No COLA is hard to take this year
Social Security recipients won’t be getting a cost of living increase — also known as a COLA — for the first time since the current system of automatic increases was established in 1975. By federal law, Social Security benefits can’t be reduced, but they won’t be going up in January.
The reason is a Nixon-era law that pegged annual Social Security increases to something called the “Price Index for Urban Wage Earners and Clerical Workers,” according to the Web site http://www.factcheck.org.
Researchers for the Web site found that today’s lower energy costs pushed down the price index that determines the COLA — and could do the same thing next year.
Clearly, tying the amount of Social Security benefits to inflation is a smart idea.
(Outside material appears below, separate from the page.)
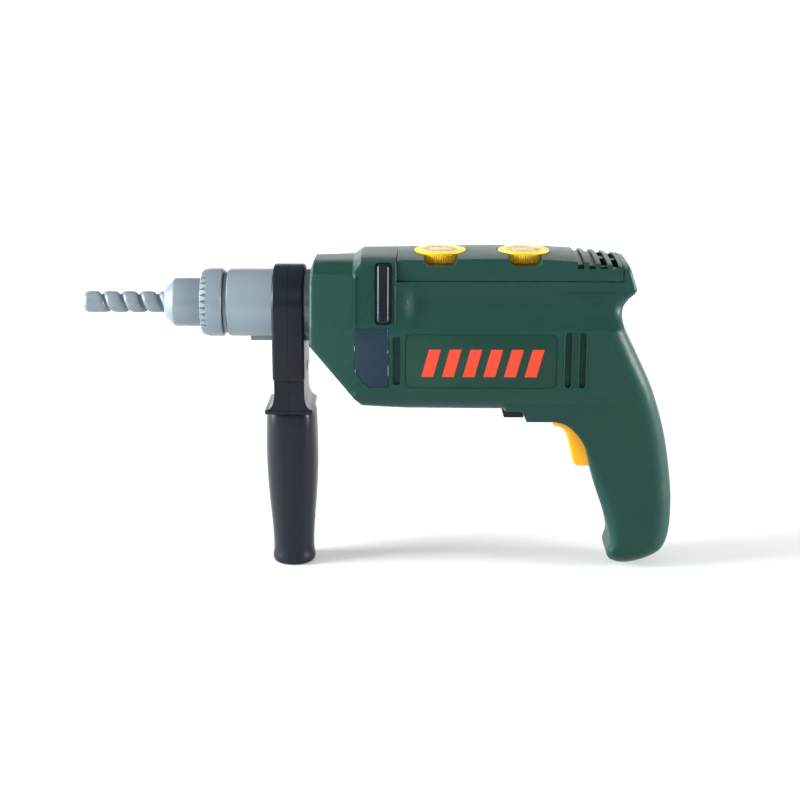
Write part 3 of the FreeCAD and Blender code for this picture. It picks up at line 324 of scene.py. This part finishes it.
# Outline from the side: x, z, edge radius and how far the rim bulges.
outline = straight([
    (-32.6, 114.3, 1.8, 0), (-32.3, 145.0, 1.4, 1.0), (-31.9, 147.4, 1.2, 3.2),
    (-30.6, 148.6, 1.0, 4.6), (-12.0, 148.8, 1.0, 4.9), (-7.9, 154.5, 0.8, 1.7),
    (cover_x[0], 154.7, 0.5, 1.6), (cover_x[0], cover_z, 0.35, 0),
    (cover_x[1], cover_z, 0.35, 0), (cover_x[1], 152.1, 0.6, 1.3),
    (117.6, 151.6, 1.4, 1.2), (118.6, 150.0, 1.8, 0.8), (121.5, 141.6, 2.4, 0.3)])
outline += bent([
    (121.5, 141.6, 2.4, 0.3), (120.8, 139.2, 3.5, 0.3), (117.6, 135.4, 5.5, 0.5),
    (115.4, 130.6, 6.5, 0.5), (116.2, 123.0, 7.0, 0.5), (121.9, 111.0, 7.5, 0.5),
    (130.7, 92.0, 8.5, 0.5), (138.2, 67.8, 9.5, 0.5), (142.5, 43.2, 10, 0.4),
    (143.3, 27.0, 10, 0.3), (142.0, 15.6, 9.5, 0.3), (138.6, 8.6, 8.5, 0),
    (132.4, 4.6, 7.5, 0), (125.0, 1.6, 7.5, 0), (119.4, 1.0, 7.5, 0), (115.2, 2.8, 6, 0),
    (112.6, 5.8, 4.5, 0), (112.2, 8.8, 4, 0), (113.5, 13.4, 4.5, 0), (112.8, 19.0, 5.5, 0),
    (110.0, 28.6, 6.5, 0), (105.8, 40.6, 6, 0), (102.9, 50.5, 4.5, 0),
    (100.5, 60.1, 2.4, 0), (98.5, 65.4, 1.6, 0), (94.6, 71.2, 1.4, 0),
    (90.0, 75.4, 1.3, 0), (84.7, 77.3, 1.2, 0)])
outline += straight([
    (84.7, 77.3, 1.2, 0), (70.8, 77.3, 1.2, 0), (68.4, 83.0, 1.0, 0),
    (14.0, 83.6, 1.2, 0), (-7.8, 85.2, 2.0, 0), (-32.6, 114.3, 1.8, 0)])


# Half the width of the grip by height.
grip_widths = [(0, 9.2), (2, 11.6), (5, 13.8), (9, 15.2), (14, 16.1), (30, 16.2), (45, 16.8),
               (60, 18.8), (76, 22.4), (86, 25.2), (96, 27.4), (106, 28.6), (113, 29.0)]


def half_width(x, z):
    """Distance from the middle plane to the side of the drill."""
    high = max(0.0, z - shoulder_z)
    slanted = widest - high * slant_in / slant_up
    climb = min(1.0, high / cove_height)
    depth = mix(1.9, 4.6, ease(30, 114, x))
    coved = widest - cove_setback * climb - depth * 4 * climb * (1 - climb)
    coved -= max(0.0, z - 141) * 0.03
    side = mix(slanted, coved, ease(10.4, 19.0, x))
    if z < shoulder_z:
        side = widest - (shoulder_z - z) * draft
    grip = run_through(z, grip_widths)
    if z < panel_z:
        fall = min(1.0, (panel_z - z) / belly_height)
        belly = side - belly_tuck * (1 - math.sqrt(max(0.0, 1 - fall * fall)))
        side = max(belly, grip) if x > 60 else belly
    if z < 113:
        side = mix(side, grip, ease(92, 118, x))
    if x < -11:
        side = slanted if z > shoulder_z else widest - (shoulder_z - z) * draft
        side -= 1.1 + 3.4 * (-11 - x) / 22
    elif x < 8.8 and z > shoulder_z:
        side += 0.45 if x < -10.2 or x > 8.0 else 0.15
    return min(side, widest - 0.05)


def half_shell(edge, rings=6, rim_rows=9, spacing=1.7):
    """Open half shell over the outline: rounded edge, side and rim."""
    count = len(edge)
    inward = []
    for i in range(count):
        ax, az = edge[i - 1][:2]
        bx, bz = edge[i][:2]
        cx, cz = edge[(i + 1) % count][:2]
        one = Vector((az - bz, bx - ax)).normalized()
        two = Vector((bz - cz, cx - bx)).normalized()
        way = (one + two).normalized()
        inward.append(-way / max(0.5, way.dot(one)))
    verts = []
    faces = []
    for j in range(rim_rows):
        share = j / rim_rows
        for (x, z, r, bulge), way in zip(edge, inward):
            out = bulge * (1 - share ** 4)
            if z > 142 and x < 118:
                way = Vector((0, -1))
            verts.append((x - way.x * out, share * (half_width(x, z) - r), z - way.y * out))
    for j in range(rings + 1):
        turn = math.pi / 2 * j / rings
        for (x, z, r, bulge), way in zip(edge, inward):
            step = r * (1 - math.cos(turn))
            px = x + way.x * step
            pz = z + way.y * step
            verts.append((px, half_width(px, pz) - r * (1 - math.sin(turn)), pz))
    rows = rim_rows + rings
    for j in range(rows):
        for i in range(count):
            n = (i + 1) % count
            faces.append((j * count + i, j * count + n, (j + 1) * count + n, (j + 1) * count + i))
    start = rows * count
    loop = [Vector((verts[start + i][0], verts[start + i][2])) for i in range(count)]
    levels = []
    z = 1.0
    while z < 156:
        levels.append(z)
        z += spacing if not 82 < z < 90 else 0.8
    for crease in (shoulder_z, shoulder_z - 0.35, shoulder_z + 0.35, 141.0, 140.6, 141.4):
        levels.append(crease)
    columns = [-33 + spacing * k for k in range(int(178 / spacing))]
    columns += [-11.15, -11.0, -10.25, -10.15, 7.95, 8.05, 8.8, 8.95]
    keep = []
    for z in levels:
        for x in columns:
            crossings = 0
            near = False
            for a, b in zip(loop, loop[1:] + loop[:1]):
                if (a.y > z) != (b.y > z):
                    if x < a.x + (b.x - a.x) * (z - a.y) / (b.y - a.y):
                        crossings += 1
                if abs(a.x - x) < 0.6 and abs(a.y - z) < 0.6:
                    near = True
            if crossings % 2 and not near:
                keep.append(Vector((x, z)))
    ring = list(range(count))
    out = delaunay_2d_cdt(loop + keep, [], [ring], 1, 1e-5)
    where = {}
    for k, origins in enumerate(out[3]):
        if origins and min(origins) < count:
            where[k] = start + min(origins)
        else:
            where[k] = len(verts)
            spot = out[0][k]
            verts.append((spot.x, half_width(spot.x, spot.y), spot.y))
    for face in out[2]:
        faces.append(tuple(where[k] for k in face))
    return verts, faces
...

Otherwise, the people receiving the checks would quickly see the buying power of those benefits dry up, rendering the program useless.
That’s what President Richard Nixon was obviously thinking when he first proposed this idea for automatic increases in Social Security. “This provision is one which I have long urged, and I am pleased that the Congress has at last fulfilled a request which I have been making since the first months of my administration,” Nixon is quoted on the Web site.
While the price of everything in our economy is tied to the price of energy, we have to wonder if this particular index is the best way to determine how much Social Security should go up each and every year.
Perhaps the better solution is an inflation index that tracks the kinds of things that Social Security recipients are more likely to buy. What if Social Security COLAs were tied to health care costs, for example?
The goal isn’t to find a way to rig the system so that seniors always get a big, fat cost of living increase every January on their Social Security benefits, it’s to maintain the buying power of those checks based on the kinds of things that the recipients actually buy.
Social Security has been around since 1935, and it has become an indispensible benefit for senior citizens.
Those in government — and those who want to keep their government jobs — should realize that this program has to work properly. That doesn’t appear to be the case in this particular case.
It’s time to find a new and more relevant way to determine the annual Social Security COLA.